**** DATA SUPPLIED ****

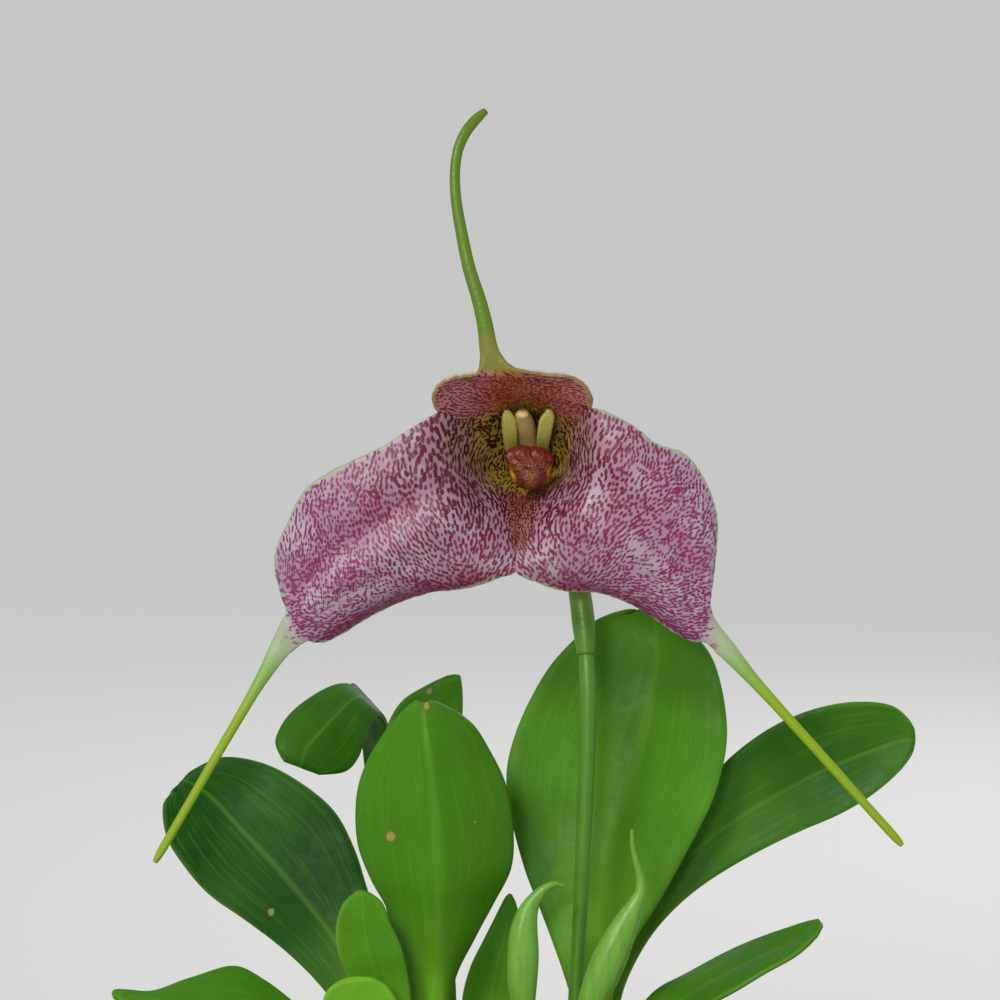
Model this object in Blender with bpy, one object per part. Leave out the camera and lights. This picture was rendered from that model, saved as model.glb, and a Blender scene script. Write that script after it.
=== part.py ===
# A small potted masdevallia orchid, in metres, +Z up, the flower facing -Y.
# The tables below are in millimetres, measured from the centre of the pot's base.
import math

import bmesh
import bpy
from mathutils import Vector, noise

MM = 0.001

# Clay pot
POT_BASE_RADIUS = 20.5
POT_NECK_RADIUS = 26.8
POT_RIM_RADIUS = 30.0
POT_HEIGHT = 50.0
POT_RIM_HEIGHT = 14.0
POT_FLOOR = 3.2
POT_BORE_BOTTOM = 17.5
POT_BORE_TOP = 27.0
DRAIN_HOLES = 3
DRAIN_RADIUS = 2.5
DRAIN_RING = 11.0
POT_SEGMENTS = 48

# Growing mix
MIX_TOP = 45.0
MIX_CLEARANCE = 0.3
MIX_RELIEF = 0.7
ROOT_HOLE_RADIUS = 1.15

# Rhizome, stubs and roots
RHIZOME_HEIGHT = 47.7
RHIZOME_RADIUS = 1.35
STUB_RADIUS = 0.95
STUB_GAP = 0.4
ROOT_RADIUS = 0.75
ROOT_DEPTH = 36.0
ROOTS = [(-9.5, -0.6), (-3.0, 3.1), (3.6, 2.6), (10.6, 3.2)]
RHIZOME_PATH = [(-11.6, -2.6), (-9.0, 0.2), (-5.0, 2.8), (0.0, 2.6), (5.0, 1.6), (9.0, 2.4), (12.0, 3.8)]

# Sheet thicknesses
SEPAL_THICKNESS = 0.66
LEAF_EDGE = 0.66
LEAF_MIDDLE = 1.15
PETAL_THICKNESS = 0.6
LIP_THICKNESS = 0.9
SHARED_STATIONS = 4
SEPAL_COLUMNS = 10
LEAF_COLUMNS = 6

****
**** DATA SUPPLIED ****

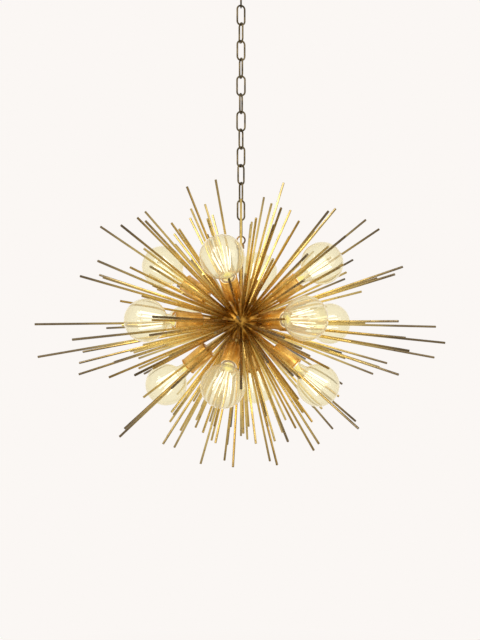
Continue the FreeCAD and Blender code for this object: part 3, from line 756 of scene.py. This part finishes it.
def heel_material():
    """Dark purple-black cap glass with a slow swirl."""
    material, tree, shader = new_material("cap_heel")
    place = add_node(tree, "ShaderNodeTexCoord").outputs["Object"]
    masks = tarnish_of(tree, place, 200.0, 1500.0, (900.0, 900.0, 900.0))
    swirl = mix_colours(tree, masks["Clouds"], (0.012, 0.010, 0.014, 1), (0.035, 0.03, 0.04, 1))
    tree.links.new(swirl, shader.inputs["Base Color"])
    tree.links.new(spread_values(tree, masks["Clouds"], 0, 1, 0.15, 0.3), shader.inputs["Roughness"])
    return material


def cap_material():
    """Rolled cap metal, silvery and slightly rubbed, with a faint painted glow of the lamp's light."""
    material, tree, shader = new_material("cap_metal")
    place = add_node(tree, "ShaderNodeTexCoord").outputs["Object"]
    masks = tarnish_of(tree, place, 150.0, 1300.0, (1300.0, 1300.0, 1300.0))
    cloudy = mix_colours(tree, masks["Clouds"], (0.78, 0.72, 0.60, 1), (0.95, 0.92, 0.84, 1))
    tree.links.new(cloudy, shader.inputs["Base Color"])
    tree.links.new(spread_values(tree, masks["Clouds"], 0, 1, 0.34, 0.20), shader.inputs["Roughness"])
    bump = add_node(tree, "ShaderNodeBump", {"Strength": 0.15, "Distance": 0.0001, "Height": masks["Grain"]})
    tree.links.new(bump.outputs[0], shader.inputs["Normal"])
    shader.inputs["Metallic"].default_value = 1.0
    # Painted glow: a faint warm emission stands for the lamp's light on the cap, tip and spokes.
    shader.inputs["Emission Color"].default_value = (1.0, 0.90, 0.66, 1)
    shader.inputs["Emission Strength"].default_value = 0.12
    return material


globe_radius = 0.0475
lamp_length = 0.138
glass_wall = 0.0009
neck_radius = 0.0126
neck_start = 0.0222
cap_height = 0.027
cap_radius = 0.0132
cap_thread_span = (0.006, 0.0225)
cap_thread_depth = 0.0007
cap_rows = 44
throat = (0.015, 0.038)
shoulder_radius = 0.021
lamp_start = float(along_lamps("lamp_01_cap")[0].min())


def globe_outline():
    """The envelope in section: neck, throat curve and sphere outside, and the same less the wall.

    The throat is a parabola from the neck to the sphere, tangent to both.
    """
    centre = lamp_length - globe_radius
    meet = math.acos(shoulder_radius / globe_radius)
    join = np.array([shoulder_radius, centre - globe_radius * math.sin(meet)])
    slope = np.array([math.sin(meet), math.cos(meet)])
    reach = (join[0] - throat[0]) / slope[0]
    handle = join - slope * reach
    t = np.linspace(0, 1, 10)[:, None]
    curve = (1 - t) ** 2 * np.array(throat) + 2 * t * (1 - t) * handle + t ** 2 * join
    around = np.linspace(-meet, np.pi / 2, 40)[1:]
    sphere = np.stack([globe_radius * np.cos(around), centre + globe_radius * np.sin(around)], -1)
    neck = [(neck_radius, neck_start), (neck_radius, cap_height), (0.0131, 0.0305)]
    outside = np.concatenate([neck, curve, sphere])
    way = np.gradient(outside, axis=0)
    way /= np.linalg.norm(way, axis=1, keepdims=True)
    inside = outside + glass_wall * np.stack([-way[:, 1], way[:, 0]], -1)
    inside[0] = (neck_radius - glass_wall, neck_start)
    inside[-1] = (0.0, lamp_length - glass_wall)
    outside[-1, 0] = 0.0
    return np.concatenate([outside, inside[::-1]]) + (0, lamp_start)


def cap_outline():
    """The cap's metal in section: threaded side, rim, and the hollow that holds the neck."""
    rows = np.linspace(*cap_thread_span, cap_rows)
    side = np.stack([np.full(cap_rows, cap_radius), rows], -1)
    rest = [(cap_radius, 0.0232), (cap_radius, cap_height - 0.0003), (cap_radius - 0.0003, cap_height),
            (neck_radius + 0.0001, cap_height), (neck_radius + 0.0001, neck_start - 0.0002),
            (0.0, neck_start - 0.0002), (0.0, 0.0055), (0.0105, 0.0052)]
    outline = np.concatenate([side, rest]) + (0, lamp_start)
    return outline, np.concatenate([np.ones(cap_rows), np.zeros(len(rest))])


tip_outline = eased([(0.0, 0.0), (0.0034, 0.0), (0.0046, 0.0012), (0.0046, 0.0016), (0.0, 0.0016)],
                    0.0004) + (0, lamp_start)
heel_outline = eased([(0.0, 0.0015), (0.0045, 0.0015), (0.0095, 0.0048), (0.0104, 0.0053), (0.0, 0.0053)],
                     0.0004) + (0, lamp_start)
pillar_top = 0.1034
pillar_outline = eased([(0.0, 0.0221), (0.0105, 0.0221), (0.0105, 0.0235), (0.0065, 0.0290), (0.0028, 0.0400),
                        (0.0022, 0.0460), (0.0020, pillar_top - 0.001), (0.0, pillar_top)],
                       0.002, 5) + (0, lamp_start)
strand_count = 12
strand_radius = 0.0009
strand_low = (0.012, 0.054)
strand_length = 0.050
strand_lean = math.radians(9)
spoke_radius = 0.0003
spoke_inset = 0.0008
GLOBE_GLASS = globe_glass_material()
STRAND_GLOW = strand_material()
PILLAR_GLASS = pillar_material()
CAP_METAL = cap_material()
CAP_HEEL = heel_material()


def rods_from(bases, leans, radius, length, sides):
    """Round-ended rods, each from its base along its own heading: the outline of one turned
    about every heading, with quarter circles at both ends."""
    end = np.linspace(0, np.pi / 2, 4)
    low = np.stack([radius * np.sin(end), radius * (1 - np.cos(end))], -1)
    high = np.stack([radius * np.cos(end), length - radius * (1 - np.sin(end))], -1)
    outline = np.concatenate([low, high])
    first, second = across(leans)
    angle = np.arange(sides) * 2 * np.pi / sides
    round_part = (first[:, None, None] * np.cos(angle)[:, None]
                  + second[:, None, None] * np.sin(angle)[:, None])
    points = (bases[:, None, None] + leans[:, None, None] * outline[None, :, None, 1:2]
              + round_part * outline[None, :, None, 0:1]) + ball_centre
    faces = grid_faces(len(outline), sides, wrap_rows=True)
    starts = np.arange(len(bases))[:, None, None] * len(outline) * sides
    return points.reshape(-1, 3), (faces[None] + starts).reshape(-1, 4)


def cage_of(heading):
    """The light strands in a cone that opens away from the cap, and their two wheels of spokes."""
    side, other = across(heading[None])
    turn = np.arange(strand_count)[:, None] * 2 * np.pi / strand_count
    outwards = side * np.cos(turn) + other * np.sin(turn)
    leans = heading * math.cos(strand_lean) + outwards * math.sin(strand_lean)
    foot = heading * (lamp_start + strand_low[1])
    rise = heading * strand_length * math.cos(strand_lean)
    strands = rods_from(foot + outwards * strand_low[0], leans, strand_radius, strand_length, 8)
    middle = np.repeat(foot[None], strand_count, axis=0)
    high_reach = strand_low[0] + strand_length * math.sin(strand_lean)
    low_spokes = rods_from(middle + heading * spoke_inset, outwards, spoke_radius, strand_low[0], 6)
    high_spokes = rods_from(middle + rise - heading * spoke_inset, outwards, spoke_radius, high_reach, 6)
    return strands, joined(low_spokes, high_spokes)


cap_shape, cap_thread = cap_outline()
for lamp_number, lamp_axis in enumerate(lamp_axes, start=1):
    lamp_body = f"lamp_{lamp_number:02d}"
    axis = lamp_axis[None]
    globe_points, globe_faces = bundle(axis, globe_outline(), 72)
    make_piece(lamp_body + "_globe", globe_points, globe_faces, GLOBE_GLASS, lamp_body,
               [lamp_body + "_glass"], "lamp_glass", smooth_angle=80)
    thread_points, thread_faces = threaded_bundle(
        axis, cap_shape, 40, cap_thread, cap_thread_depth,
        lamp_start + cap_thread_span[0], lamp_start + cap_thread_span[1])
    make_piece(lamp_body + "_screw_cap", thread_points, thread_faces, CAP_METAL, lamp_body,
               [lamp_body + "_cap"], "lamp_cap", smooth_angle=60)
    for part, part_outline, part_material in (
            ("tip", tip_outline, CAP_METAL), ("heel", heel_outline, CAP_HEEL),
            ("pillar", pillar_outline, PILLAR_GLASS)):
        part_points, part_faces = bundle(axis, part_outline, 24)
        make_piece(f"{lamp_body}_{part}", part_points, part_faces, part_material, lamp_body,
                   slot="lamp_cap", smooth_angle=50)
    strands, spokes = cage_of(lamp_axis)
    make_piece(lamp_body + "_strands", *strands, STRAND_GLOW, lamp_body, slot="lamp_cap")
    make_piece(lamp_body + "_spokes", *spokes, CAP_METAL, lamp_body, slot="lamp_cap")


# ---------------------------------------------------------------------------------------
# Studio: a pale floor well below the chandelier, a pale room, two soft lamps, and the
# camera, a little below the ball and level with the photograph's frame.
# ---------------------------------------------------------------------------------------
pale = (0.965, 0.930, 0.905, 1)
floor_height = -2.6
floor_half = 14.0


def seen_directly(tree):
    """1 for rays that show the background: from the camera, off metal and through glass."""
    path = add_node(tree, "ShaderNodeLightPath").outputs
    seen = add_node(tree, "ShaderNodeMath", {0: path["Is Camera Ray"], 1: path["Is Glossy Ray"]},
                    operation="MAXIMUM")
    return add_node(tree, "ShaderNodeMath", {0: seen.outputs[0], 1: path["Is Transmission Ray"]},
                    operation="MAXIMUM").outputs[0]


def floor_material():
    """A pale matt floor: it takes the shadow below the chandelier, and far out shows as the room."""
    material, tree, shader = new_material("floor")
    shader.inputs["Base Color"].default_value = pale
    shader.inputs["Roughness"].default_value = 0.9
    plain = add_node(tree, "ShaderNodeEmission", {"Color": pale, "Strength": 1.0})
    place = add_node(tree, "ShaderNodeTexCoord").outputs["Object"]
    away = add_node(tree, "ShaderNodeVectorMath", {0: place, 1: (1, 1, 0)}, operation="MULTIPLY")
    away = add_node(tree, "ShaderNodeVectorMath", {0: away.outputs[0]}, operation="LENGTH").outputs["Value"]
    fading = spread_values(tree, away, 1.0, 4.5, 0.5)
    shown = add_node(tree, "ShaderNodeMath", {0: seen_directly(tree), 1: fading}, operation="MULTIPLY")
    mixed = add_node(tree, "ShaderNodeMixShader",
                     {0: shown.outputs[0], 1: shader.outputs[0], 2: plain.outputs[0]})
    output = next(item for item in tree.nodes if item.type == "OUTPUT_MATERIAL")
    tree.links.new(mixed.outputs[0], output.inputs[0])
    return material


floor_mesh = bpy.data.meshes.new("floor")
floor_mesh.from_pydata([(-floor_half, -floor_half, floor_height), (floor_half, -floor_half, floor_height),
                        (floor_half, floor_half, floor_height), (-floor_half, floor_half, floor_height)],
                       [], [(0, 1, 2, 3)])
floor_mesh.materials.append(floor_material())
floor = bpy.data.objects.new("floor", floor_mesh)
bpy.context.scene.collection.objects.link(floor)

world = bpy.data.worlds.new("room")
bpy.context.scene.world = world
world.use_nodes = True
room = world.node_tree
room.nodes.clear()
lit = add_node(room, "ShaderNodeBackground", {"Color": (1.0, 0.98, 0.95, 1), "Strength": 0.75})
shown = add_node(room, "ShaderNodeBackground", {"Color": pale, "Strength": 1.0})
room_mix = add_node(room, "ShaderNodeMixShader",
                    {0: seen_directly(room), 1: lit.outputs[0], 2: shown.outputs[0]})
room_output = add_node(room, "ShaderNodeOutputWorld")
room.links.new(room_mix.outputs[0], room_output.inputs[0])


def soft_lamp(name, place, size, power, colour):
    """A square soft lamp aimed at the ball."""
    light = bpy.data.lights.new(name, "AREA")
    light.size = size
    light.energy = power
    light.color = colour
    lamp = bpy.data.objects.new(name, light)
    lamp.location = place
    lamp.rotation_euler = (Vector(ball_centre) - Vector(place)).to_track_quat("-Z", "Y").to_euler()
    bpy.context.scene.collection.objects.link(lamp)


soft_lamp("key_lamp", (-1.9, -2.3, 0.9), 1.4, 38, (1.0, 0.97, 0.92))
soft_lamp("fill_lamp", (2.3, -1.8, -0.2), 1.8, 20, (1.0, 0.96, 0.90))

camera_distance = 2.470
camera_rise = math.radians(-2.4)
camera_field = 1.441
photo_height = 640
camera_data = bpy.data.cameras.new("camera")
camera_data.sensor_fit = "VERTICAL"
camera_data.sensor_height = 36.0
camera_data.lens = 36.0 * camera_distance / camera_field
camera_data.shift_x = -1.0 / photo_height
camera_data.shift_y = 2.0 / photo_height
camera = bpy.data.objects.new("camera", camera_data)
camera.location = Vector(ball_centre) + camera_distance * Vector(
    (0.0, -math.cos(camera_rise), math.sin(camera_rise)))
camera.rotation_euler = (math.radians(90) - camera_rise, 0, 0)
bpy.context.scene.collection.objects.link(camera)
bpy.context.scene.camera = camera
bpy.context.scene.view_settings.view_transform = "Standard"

****

AIM OF THE TASK:
Write out, exactly as they stand, the lines from the one containing "Model this object" through the one containing "LEAF_COLUMNS = 6", both ends included.

TASK OUTPUT:
Model this object in Blender with bpy, one object per part. Leave out the camera and lights. This picture was rendered from that model, saved as model.glb, and a Blender scene script. Write that script after it.
=== part.py ===
# A small potted masdevallia orchid, in metres, +Z up, the flower facing -Y.
# The tables below are in millimetres, measured from the centre of the pot's base.
import math

import bmesh
import bpy
from mathutils import Vector, noise

MM = 0.001

# Clay pot
POT_BASE_RADIUS = 20.5
POT_NECK_RADIUS = 26.8
POT_RIM_RADIUS = 30.0
POT_HEIGHT = 50.0
POT_RIM_HEIGHT = 14.0
POT_FLOOR = 3.2
POT_BORE_BOTTOM = 17.5
POT_BORE_TOP = 27.0
DRAIN_HOLES = 3
DRAIN_RADIUS = 2.5
DRAIN_RING = 11.0
POT_SEGMENTS = 48

# Growing mix
MIX_TOP = 45.0
MIX_CLEARANCE = 0.3
MIX_RELIEF = 0.7
ROOT_HOLE_RADIUS = 1.15

# Rhizome, stubs and roots
RHIZOME_HEIGHT = 47.7
RHIZOME_RADIUS = 1.35
STUB_RADIUS = 0.95
STUB_GAP = 0.4
ROOT_RADIUS = 0.75
ROOT_DEPTH = 36.0
ROOTS = [(-9.5, -0.6), (-3.0, 3.1), (3.6, 2.6), (10.6, 3.2)]
RHIZOME_PATH = [(-11.6, -2.6), (-9.0, 0.2), (-5.0, 2.8), (0.0, 2.6), (5.0, 1.6), (9.0, 2.4), (12.0, 3.8)]

# Sheet thicknesses
SEPAL_THICKNESS = 0.66
LEAF_EDGE = 0.66
LEAF_MIDDLE = 1.15
PETAL_THICKNESS = 0.6
LIP_THICKNESS = 0.9
SHARED_STATIONS = 4
SEPAL_COLUMNS = 10
LEAF_COLUMNS = 6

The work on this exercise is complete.